Sirolimus-eluting stents versus bare-metal stents in patients with in-stent restenosis: results of a pooled analysis of two randomized studies.
Catheter Cardiovasc Interv. 2008 Oct 1;72(4):459-67
Authors: Alfonso F, Pérez-Vizcayno MJ, Hernandez R, Fernandez C, Escaned J, Bañuelos C, Bethencourt A, López-Mínguez JR, Angel J, Cequier A, Sabaté M, Morís C, Zueco J, Seabra-Gomes R,
BACKGROUND: Treatment of patients with in-stent restenosis (ISR) remains a challenge. We sought to compare results of sirolimus-eluting stents (SES) with those of bare-metal stents (BMS) in patients with ISR. METHODS: The results obtained in the stent arm of two randomized studies were analyzed. The RIBS I study (450 patients with ISR) allocated 224 patients to BMS; the RIBS II study (150 patients with ISR) allocated 76 patients to SES. Complete 1-year follow-up was obtained in all 300 patients treated with stents. RESULTS: Although inclusion/exclusion criteria were identical in the two studies, when compared with patients in the BMS group, patients in the SES arm had more adverse baseline characteristics, more diffuse lesions, and smaller vessels. However, late angiographic findings including in-segment recurrent restenosis rate (11 vs. 38%, P < 0.001), minimal lumen diameter (2.52 vs. 1.63 mm, P < 0.001), and late loss (0.13 vs. 1.04 mm, P < 0.001) were significantly better after SES. The 1-year event-free survival was also significantly improved in the SES group (88 vs. 78%, P < 0.05), as the result of a lower requirement for repeated revascularizations (10.5 vs. 19.6%, P < 0.05).

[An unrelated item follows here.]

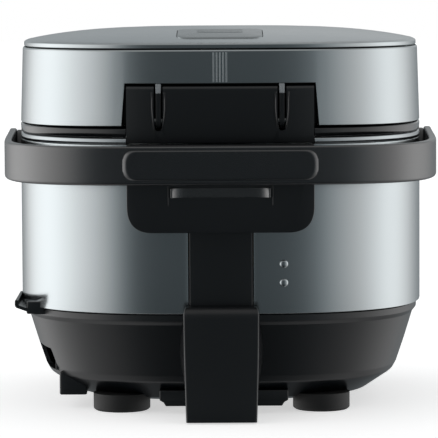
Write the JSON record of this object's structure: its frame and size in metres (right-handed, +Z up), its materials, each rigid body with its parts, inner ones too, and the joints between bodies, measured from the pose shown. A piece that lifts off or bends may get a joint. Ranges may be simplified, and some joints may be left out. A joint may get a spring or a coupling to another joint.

Prespecified subgroup analyses were consistent with the main outcome measures. After adjusting for (a) imbalances in baseline characteristics (restenosis OR 0.11 [95% confidence interval (CI) 0.03-0.36]; adverse events hazard ratios (HR) 0.33 [95% CI 0.13-0.84]) and (b) the propensity score (restenosis OR 0.08 [95% CI 0.03-0.28]; adverse events HR 0.24 [95% CI 0.09-0.66]), results of the SES group were superior to those obtained in the BMS group. CONCLUSIONS: When compared with BMS, SES improved the long-term clinical and angiographic outcome of patients with ISR.